How German income tax works in 2026

German income tax starts with annual taxable income, not simply gross salary. Payroll income is reduced by allowances, employee expenses, pension and health insurance deductions, and other deductible items before the progressive income tax formula is applied.

For employees, the employer withholds wage tax each month. That withholding is designed to approximate the annual result, but it is not always final. A tax return can correct for job changes, deductible expenses, one-off payments, private insurance, commuting, childcare, or spouse income patterns.

  • The basic allowance protects a first slice of income from income tax.
  • The progressive zone increases the marginal tax rate as taxable income rises.
  • The top-rate zones apply only to income above the relevant threshold, not to the entire income.

Tax classes change withholding, not the core tax formula

German tax classes are often misunderstood because they visibly change the monthly net pay. In most cases, they are a withholding mechanism. They decide how the payroll system spreads allowances across the year, especially for married couples.

Single employees are usually in class I. Single parents may use class II. Married couples often choose IV/IV, IV/IV with factor, or III/V. The III/V combination can improve monthly liquidity for unequal incomes, but it can also create a larger settlement after filing.

  • IV/IV is often neutral when both spouses earn similar incomes.
  • III/V can make sense for unequal incomes, but it should be checked with the annual result.
  • The factor method is designed to bring monthly withholding closer to the joint annual tax.

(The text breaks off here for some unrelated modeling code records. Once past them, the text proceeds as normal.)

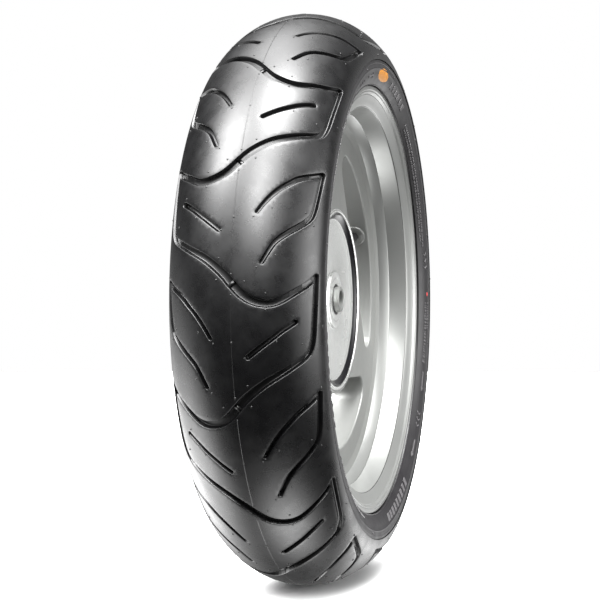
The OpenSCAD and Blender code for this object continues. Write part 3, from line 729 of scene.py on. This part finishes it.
FACE_Y = 26.0
BACK_Y = -8.0
WINDOW_OUT, WINDOW_IN = 165.0, 103.3
OUT_FILLET, IN_FILLET = 16.0, 6.0
OUT_TURN, IN_TURN = 14.8, 29.7
EDGE_R = 2.0  # rounding of the windows' front and back edges
EDGE_SHARES = (0.0, 0.12, 0.4, 0.7, 1.0)  # contours that carry the rounding
FACE_IN, FACE_OUT = 99.5, 186.7  # the flat face runs between these radii
HUB_CONE = ((97.3, 8.0), (106.3, BACK_Y))  # back of the spokes near the hub, as (radius, along)
PLATE_GRID = 1.5
PLATE_STEP = 0.05  # for slopes


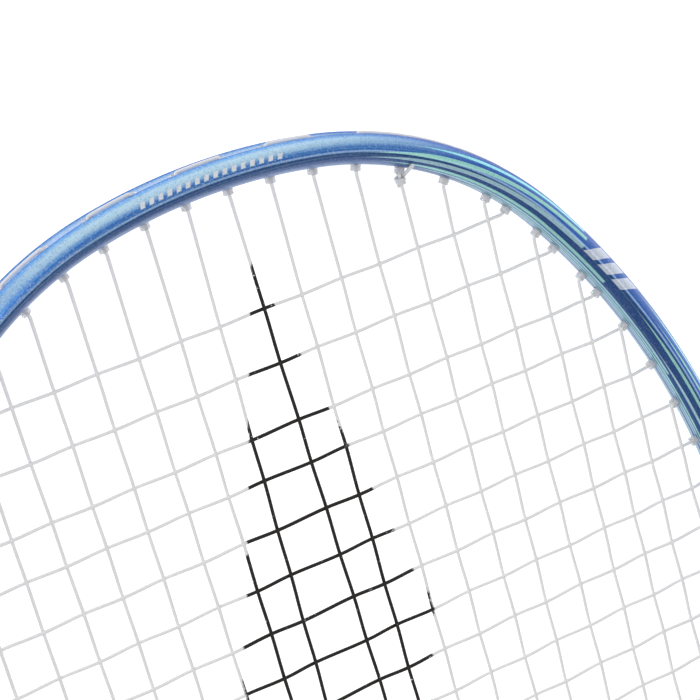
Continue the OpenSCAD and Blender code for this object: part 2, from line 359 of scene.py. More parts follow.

Social security is separate from income tax

German net salary is shaped by pension insurance, unemployment insurance, statutory health insurance, and long-term care insurance. These contributions follow their own rates and assessment ceilings, so the payroll impact can differ from the income tax impact.

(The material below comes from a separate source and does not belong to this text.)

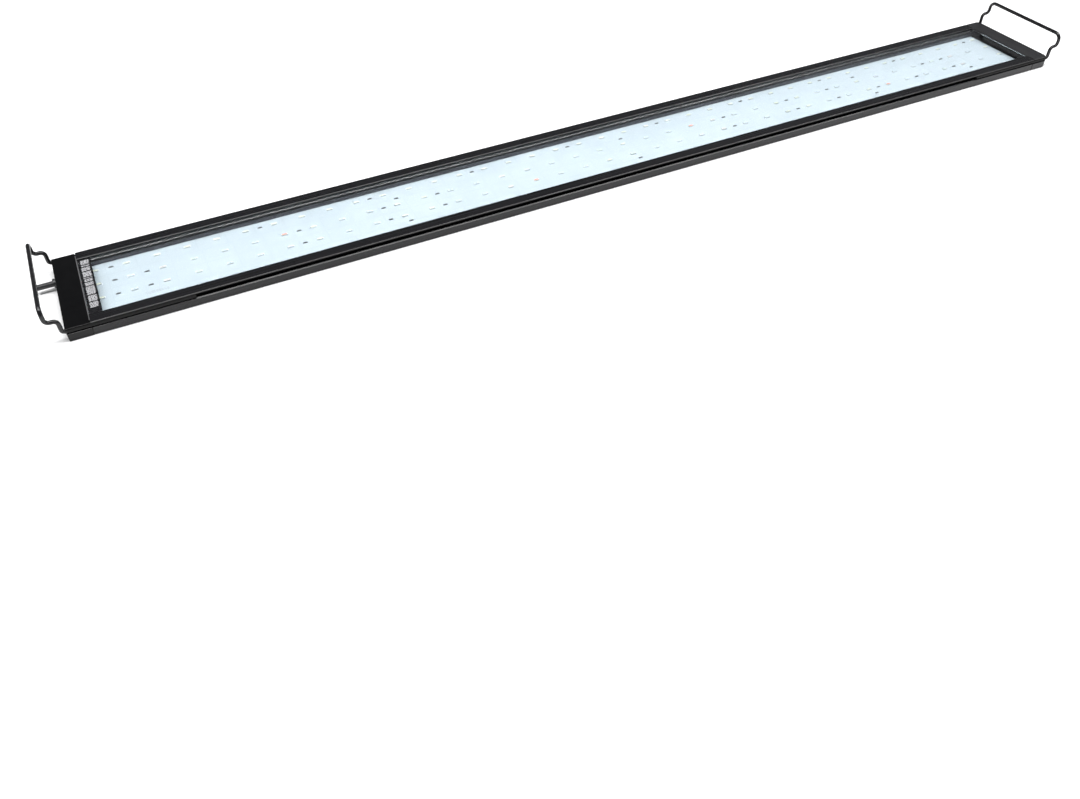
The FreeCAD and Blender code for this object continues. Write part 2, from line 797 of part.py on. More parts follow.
def make_bracket(node, side):
    """A wire bracket: two arms in the side slots, a step up at each and a bar across."""
    end = value("body_length") / 2
    arm_y = value("arm_spacing") / 2
    slot_z = value("(slot_floor + slot_top) / 2")
    inner_x = side * (end - value("arm_inside"))
    first_x = side * (end + value("first_riser"))
    second_x = side * (end + value("second_riser"))
    step_z, bar_z = value("step_height"), value("bar_height")
    near_arm = [
        V(inner_x, -arm_y, slot_z),
        V(first_x, -arm_y, slot_z),
        V(first_x, -arm_y, step_z),
        V(second_x, -arm_y, step_z),
        V(second_x, -arm_y, bar_z),
    ]
    far_arm = [V(point.x, -point.y, point.z) for point in reversed(near_arm)]
    exit_bend, bend, bar_bend = value("exit_bend"), value("wire_bend"), value("bar_bend")
    half_radii = [exit_bend, bend, bend, bar_bend]
    radii = half_radii + half_radii[::-1]
    return wire_piece(node, near_arm + far_arm, radii, value("wire_diameter") / 2)


# ---------------------------------------------------------------- the whole fixture

def make_all():
    make_housing()
    make_plain_cap()
    make_inlet_cap()
    make_gasket("gasket_left", f"-{CHANNEL}", "inlet_cap_height")
    make_gasket("gasket_right", HOUSING_END, "body_height")
    make_cap_screws("cap_screws_left", "-")
    make_cap_screws("cap_screws_right", "+")
    make_lens()
    make_lens_seals()
    make_label()
    make_board()
    make_leds()
    make_resistors()
    make_solder_pads()
    make_inlet()
    make_lead("lead_negative", -1)
    make_lead("lead_positive", 1)
    make_bracket("bracket_left", -1)
    make_bracket("bracket_right", 1)


NODES = [
    "housing", "end_cap_plain", "end_cap_inlet", "gasket_left", "gasket_right",
    "cap_screws_left", "cap_screws_right", "lens", "lens_seal_near", "lens_seal_far",
    "label_strip", "led_board", "thermal_tape", "leds_white_outer", "leds_white_inner",
    "leds_blue", "leds_red", "leds_deep_red", "leds_green", "leds_violet", "resistors",
    "solder_pads", "inlet_sleeve", "inlet_collar", "inlet_contact", "inlet_pin",
    "inlet_lock_nut", "lead_negative", "lead_positive", "bracket_left", "bracket_right",
]


def export_all():
    """Checks every object and writes each sub-part, only if all of them are sound."""
    doc.recompute()
    for thing in doc.Objects:
        if "Invalid" in thing.State or "Error" in thing.State:
            raise RuntimeError(f"{thing.Label} failed: {thing.State}")
    pieces = {node: doc.getObjectsByLabel(node)[0] for node in NODES}
    for node, piece in pieces.items():
        if piece.Shape.isNull() or not piece.Shape.isValid():
            raise RuntimeError(f"{node} has no valid shape")
    os.makedirs(OUT, exist_ok=True)
    for node, piece in pieces.items():
        piece.Shape.exportStep(os.path.join(OUT, node + ".step"))
        print(f"{node}: {len(piece.Shape.Solids)} solids, {piece.Shape.Volume / 1000:.2f} cm3")


make_all()
export_all()
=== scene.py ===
"""The looks of an LED aquarium light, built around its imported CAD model. Lengths are in metres."""

import math
import random

import bmesh
import bpy
from mathutils import Matrix, Vector


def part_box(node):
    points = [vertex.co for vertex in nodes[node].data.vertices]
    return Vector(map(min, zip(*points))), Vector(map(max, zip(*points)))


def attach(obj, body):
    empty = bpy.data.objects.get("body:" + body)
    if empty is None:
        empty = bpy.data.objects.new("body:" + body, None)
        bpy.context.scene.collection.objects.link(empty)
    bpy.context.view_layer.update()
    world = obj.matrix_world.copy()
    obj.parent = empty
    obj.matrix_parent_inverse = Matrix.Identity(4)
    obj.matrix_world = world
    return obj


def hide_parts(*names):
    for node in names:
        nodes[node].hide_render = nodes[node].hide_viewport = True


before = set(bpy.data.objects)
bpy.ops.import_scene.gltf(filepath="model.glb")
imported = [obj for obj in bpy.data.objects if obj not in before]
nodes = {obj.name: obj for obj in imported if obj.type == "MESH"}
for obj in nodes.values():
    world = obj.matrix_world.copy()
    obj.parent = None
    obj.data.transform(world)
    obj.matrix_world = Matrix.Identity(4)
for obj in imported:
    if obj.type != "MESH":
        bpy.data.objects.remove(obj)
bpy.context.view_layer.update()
random.seed(7)
MM = 0.001


# ---------------------------------------------------------------- node helpers

class Shader:
    """A material's node tree with one Principled shader, and short ways to add to it.

    A value given to a socket is a plain number, a colour of three numbers, or a node's output.
    """

    def __init__(self, name):
        self.material = bpy.data.materials.new(name)
        self.material.use_nodes = True
        self.tree = self.material.node_tree
        self.shader = self.tree.nodes["Principled BSDF"]
        self.coordinates = self.tree.nodes.new("ShaderNodeTexCoord").outputs["Object"]

    def node(self, kind, **settings):
        made = self.tree.nodes.new("ShaderNode" + kind)
        for key, setting in settings.items():
            setattr(made, key, setting)
        return made

    def link(self, output, socket):
        self.tree.links.new(output, socket)

    def feed(self, socket, value):
        """Sets a plain value on a socket, or links an output to it."""
        if isinstance(value, tuple):
            socket.default_value = (*value, 1)
        elif isinstance(value, (int, float)):
            socket.default_value = value
        else:
            self.link(value, socket)

    def set(self, **values):
        """Values for the shader's own sockets: base_color goes to Base Color."""
        for key, value in values.items():
            title = key.replace("_", " ").title().replace("Ior", "IOR")
            self.feed(self.shader.inputs[title], value)

    def stretched(self, scale):
        """Object coordinates with each axis scaled on its own."""
        mapping = self.node("Mapping")
        mapping.inputs["Scale"].default_value = scale
        self.link(self.coordinates, mapping.inputs["Vector"])
        return mapping.outputs["Vector"]

    def noise(self, scale, detail=3.0, roughness=0.5, stretch=(1, 1, 1)):
        made = self.node("TexNoise")
        made.inputs["Scale"].default_value = scale
        made.inputs["Detail"].default_value = detail
        made.inputs["Roughness"].default_value = roughness
        self.link(self.stretched(stretch), made.inputs["Vector"])
        return made.outputs["Fac"]

    def arithmetic(self, operation, *terms):
        made = self.node("Math", operation=operation)
        for socket, term in zip(made.inputs, terms):
            self.feed(socket, term)
        return made.outputs["Value"]

    def distance(self, axis):
        """How far a point is from the origin along one axis, without its sign."""
        parts = self.node("SeparateXYZ")
        self.link(self.coordinates, parts.inputs["Vector"])
        return self.arithmetic("ABSOLUTE", parts.outputs[axis])

    def span(self, factor, low, high, start=0.3, end=0.7):
        """A number between low and high, as factor goes from start to end."""
        made = self.node("MapRange")
        self.feed(made.inputs["From Min"], start)
        self.feed(made.inputs["From Max"], end)
        self.feed(made.inputs["To Min"], low)
        self.feed(made.inputs["To Max"], high)
        self.feed(made.inputs["Value"], factor)
        return made.outputs["Result"]

    def blend(self, factor, first, second, start=0.3, end=0.7):
        """A colour between first and second, as factor goes from start to end."""
        made = self.node("Mix", data_type="RGBA")
        colours = [socket for socket in made.inputs if socket.type == "RGBA"]
        for socket, colour in zip(colours, (first, second)):
            self.feed(socket, colour)
        self.feed(made.inputs["Factor"], self.span(factor, 0, 1, start, end))
        return [socket for socket in made.outputs if socket.type == "RGBA"][0]

    def bump(self, *layers):
        """Bump from (height, depth in metres) layers, one on another."""
        before = None
        for height, depth in layers:
            made = self.node("Bump")
            made.inputs["Distance"].default_value = depth
            made.inputs["Strength"].default_value = 1.0
            self.link(height, made.inputs["Height"])
            if before:
                self.link(before, made.inputs["Normal"])
            before = made.outputs["Normal"]
        self.link(before, self.shader.inputs["Normal"])


# ---------------------------------------------------------------- materials

def anodised():
    """Black anodised extrusion: fine die lines along X over a bead-blasted grain.

    The low walls beside the board, between the floor and the shelf, are painted a lighter blue-grey:
    painted light from the white board beside them.
    """
    board_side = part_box("led_board")[1].y
    floor_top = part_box("thermal_tape")[0].z
    shelf_top = 7.4 * MM
    made = Shader("black_anodised")
    lines = made.noise(1.0, 4, 0.6, (6, 900, 900))
    patches = made.noise(14, 3)
    grain = made.noise(2600, 2)
    outside = made.blend(lines, (0.0042, 0.0042, 0.005), (0.008, 0.008, 0.0092))
    # painted light: a lighter blue-grey for the low walls, standing in for the light the white board
    # throws on them
    painted_board_light_colour = made.blend(lines, (0.038, 0.038, 0.045), (0.051, 0.051, 0.060))
    near_board = made.span(made.distance("Y"), 1, 0, board_side + 0.2 * MM, board_side + 0.6 * MM)
    below_shelf = made.span(made.distance("Z"), 1, 0, shelf_top - 0.4 * MM, shelf_top - 0.2 * MM)
    above_back = made.span(made.distance("Z"), 0, 1, floor_top - 0.3 * MM, floor_top - 0.1 * MM)
    # where the painted board light goes: the low walls beside the board, below the shelf and above
    # the back
    beside_board = made.arithmetic("MULTIPLY", near_board, below_shelf)
    painted_board_light_mask = made.arithmetic("MULTIPLY", beside_board, above_back)
    made.set(
        base_color=made.blend(painted_board_light_mask, outside, painted_board_light_colour, 0, 1),
        roughness=made.arithmetic("ADD", made.span(lines, 0.23, 0.31),
                                  made.span(patches, -0.03, 0.05)),
        specular_ior_level=0.38,
    )
    made.bump((lines, 4e-6), (grain, 3e-6))
    return made.material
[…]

Health insurance depends on whether the employee is statutory or private, the additional contribution of the statutory fund, and whether income crosses relevant thresholds. Long-term care insurance also depends on family status and children.

Solidarity surcharge and church tax

The solidarity surcharge still exists but is no longer paid by most employees. It applies only after the calculated income tax crosses the current relief thresholds, so it is mainly relevant for higher earners.

Church tax applies when a person is a member of a recognized church that collects it through the tax system. The rate depends on the federal state, commonly 8% or 9% of income tax.

A practical workflow for estimating your net salary

Start with the actual annual gross salary and decide whether bonuses, one-off payments, company car benefits, or pension contributions should be included. Then choose the correct country, tax class, church tax status, health insurance setup, and state.

For job offers, compare the annual net rather than one monthly payslip. For cross-border decisions, add rent, commuting, childcare, and purchasing power. A higher nominal salary can still lose after taxes, social security, and local costs.

FAQ

Is the German tax class the same as my final tax rate?

No. The tax class mainly controls payroll withholding. Your final annual tax depends on taxable income, deductions, family status, and whether you file individually or jointly.

Why is my net salary lower than the income tax alone suggests?

Because employees also pay social security contributions. Pension, unemployment, health, and long-term care insurance are separate from income tax and can be a large part of the difference between gross and net.

Does every employee pay the solidarity surcharge?

No. Most employees are exempt because of the current relief rules. It becomes relevant mainly when the calculated income tax exceeds the applicable threshold.

Should I use monthly or annual salary for a German net calculation?

Annual salary is safer for comparisons because it includes bonus patterns and avoids over-reading a single month. Monthly payroll is useful for cash-flow planning.